Exercise objective:
Repeat the entire listing exactly as written.

Given information:
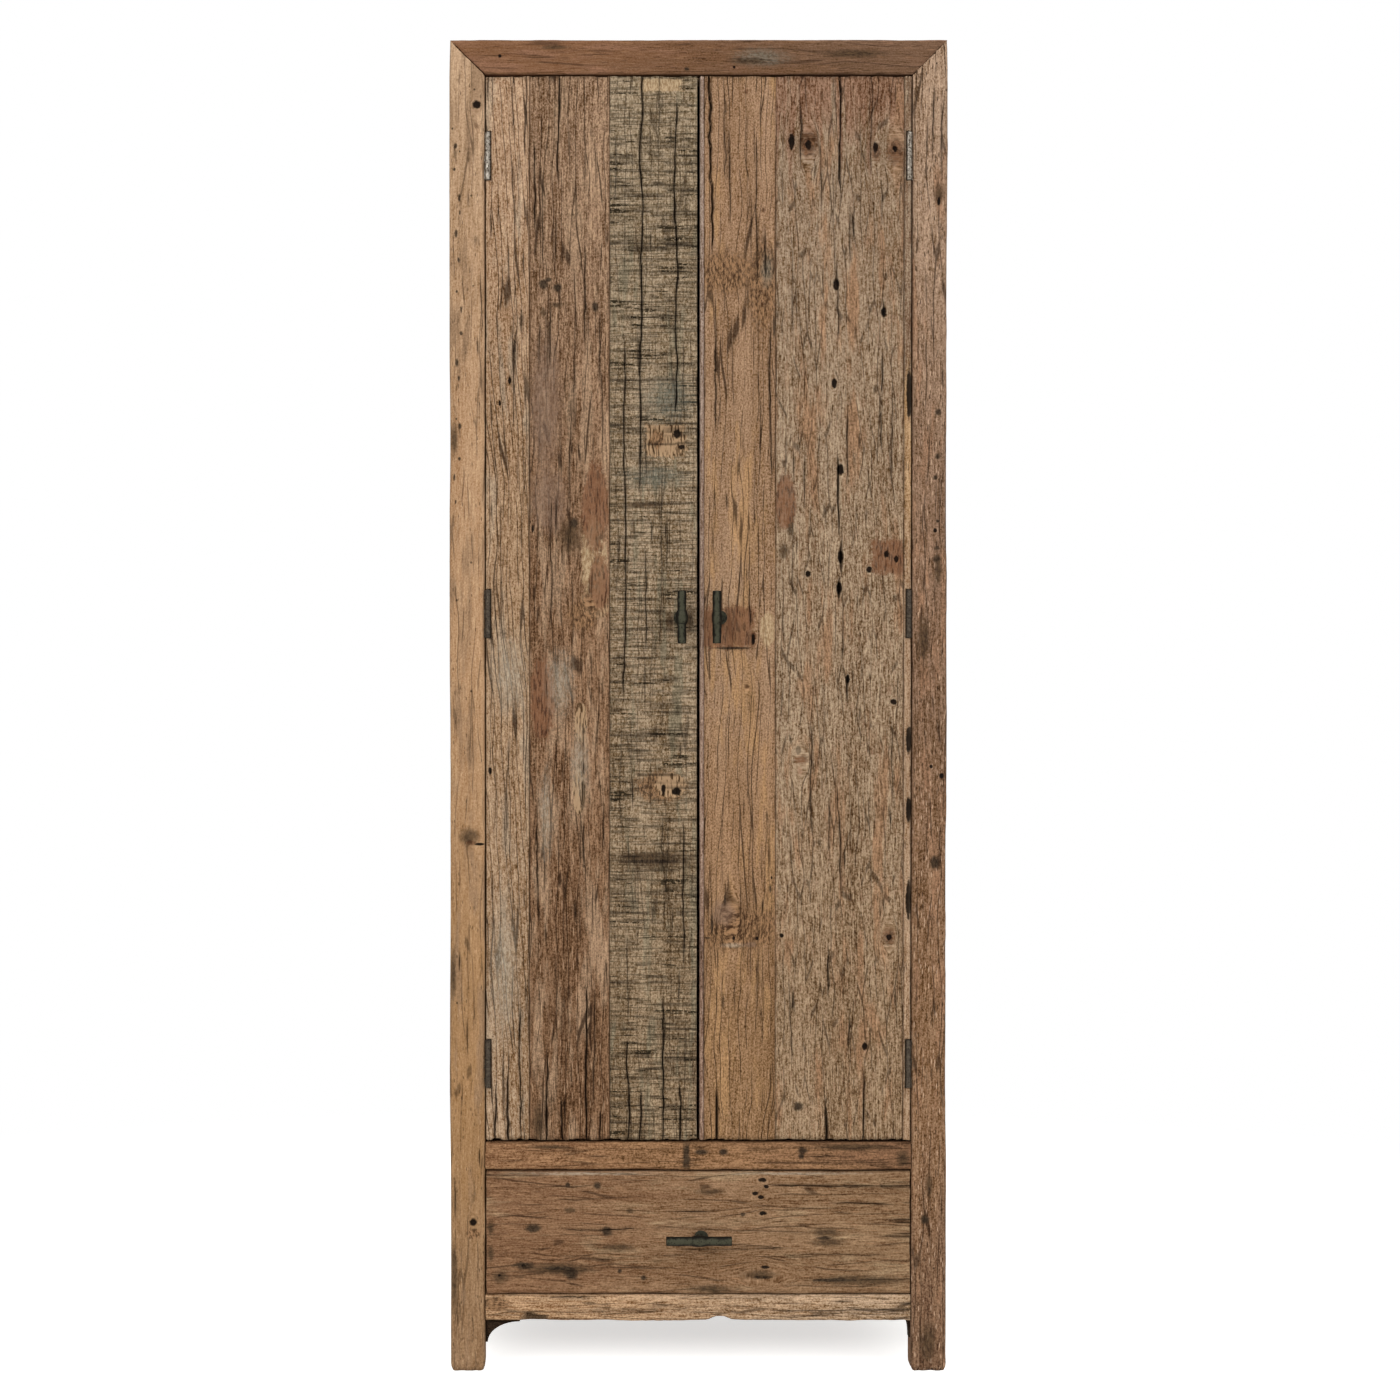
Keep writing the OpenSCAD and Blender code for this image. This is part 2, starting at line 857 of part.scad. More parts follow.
// A round bar along Z with rounded ends and a thicker collar, with the socket for its stem
module handle_bar(bar_l, bar_d, collar_l, collar_d) {
    r = bar_d / 2;
    arc = [for (a = [90 : -15 : 0])
        [r - bar_end_r + bar_end_r * cos(a), bar_l / 2 - bar_end_r + bar_end_r * sin(a)]];
    upper = concat([[0, bar_l / 2]], arc, [[r, collar_l / 2], [collar_d / 2, collar_l / 2]]);
    lower = [for (i = [len(upper) - 1 : -1 : 0]) [upper[i][0], -upper[i][1]]];
    difference() {
        rotate_extrude() polygon(concat(upper, lower));
        y_cylinder(0, 0, collar_d, 0, stem_d / 2);
    }
}

// The stem behind a bar: rose, neck and the shank in the wood, ending inside a collar
module handle_stem() {
    y_cylinder(0, front_y - handle_standoff, front_y, 0, stem_d / 2);
    y_cylinder(0, front_y - rose_t, front_y, 0, rose_d / 2);
    y_cylinder(0, front_y - 1, front_y + shank_l, 0, shank_d / 2);
}

module door_handle_bar() {
    translate([-handle_x, front_y - handle_standoff, handle_z])
        handle_bar(door_bar_l, door_bar_d, door_collar_l, door_collar_d);
}

module left_handle_bar() {
    color(iron) door_handle_bar();
}

module right_handle_bar() {
    color(iron) right_side() door_handle_bar();
}

module left_handle_stem() {
    color(iron) translate([-handle_x, 0, handle_z]) handle_stem();
}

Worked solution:
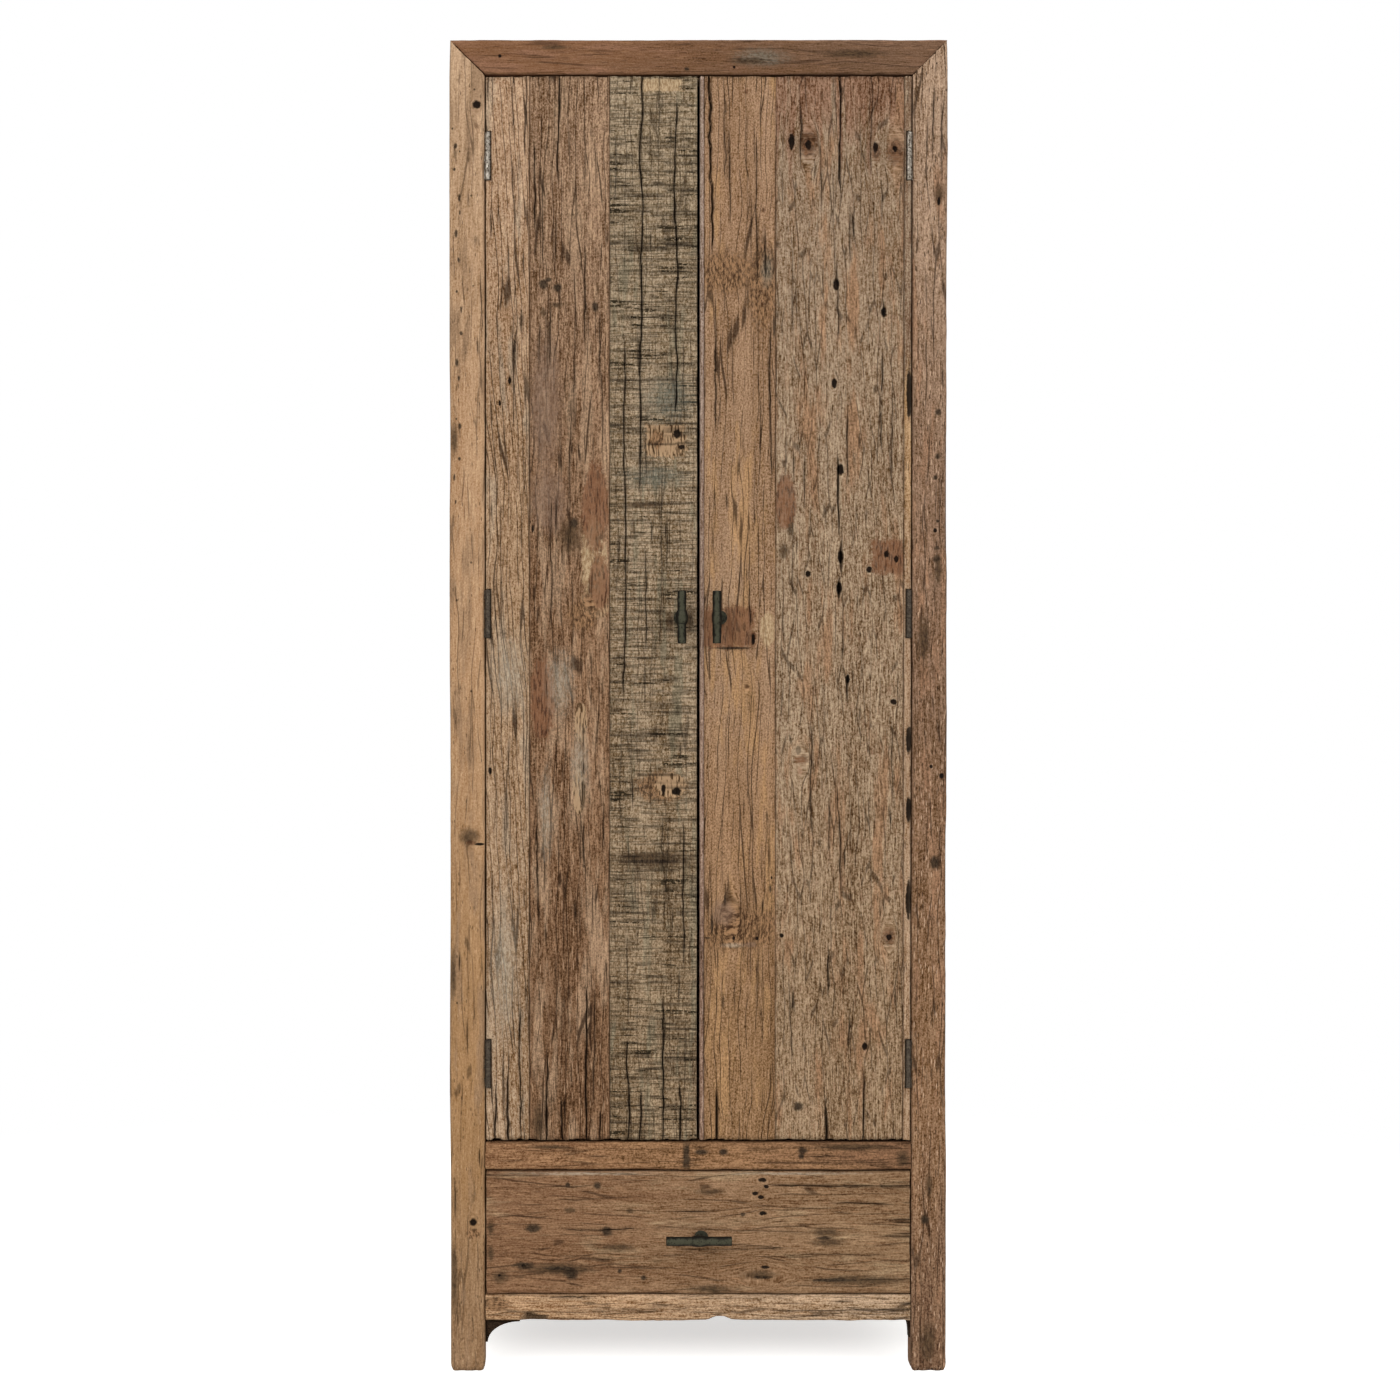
Keep writing the OpenSCAD and Blender code for this image. This is part 2, starting at line 857 of part.scad. More parts follow.
// A round bar along Z with rounded ends and a thicker collar, with the socket for its stem
module handle_bar(bar_l, bar_d, collar_l, collar_d) {
    r = bar_d / 2;
    arc = [for (a = [90 : -15 : 0])
        [r - bar_end_r + bar_end_r * cos(a), bar_l / 2 - bar_end_r + bar_end_r * sin(a)]];
    upper = concat([[0, bar_l / 2]], arc, [[r, collar_l / 2], [collar_d / 2, collar_l / 2]]);
    lower = [for (i = [len(upper) - 1 : -1 : 0]) [upper[i][0], -upper[i][1]]];
    difference() {
        rotate_extrude() polygon(concat(upper, lower));
        y_cylinder(0, 0, collar_d, 0, stem_d / 2);
    }
}

// The stem behind a bar: rose, neck and the shank in the wood, ending inside a collar
module handle_stem() {
    y_cylinder(0, front_y - handle_standoff, front_y, 0, stem_d / 2);
    y_cylinder(0, front_y - rose_t, front_y, 0, rose_d / 2);
    y_cylinder(0, front_y - 1, front_y + shank_l, 0, shank_d / 2);
}

module door_handle_bar() {
    translate([-handle_x, front_y - handle_standoff, handle_z])
        handle_bar(door_bar_l, door_bar_d, door_collar_l, door_collar_d);
}

module left_handle_bar() {
    color(iron) door_handle_bar();
}

module right_handle_bar() {
    color(iron) right_side() door_handle_bar();
}

module left_handle_stem() {
    color(iron) translate([-handle_x, 0, handle_z]) handle_stem();
}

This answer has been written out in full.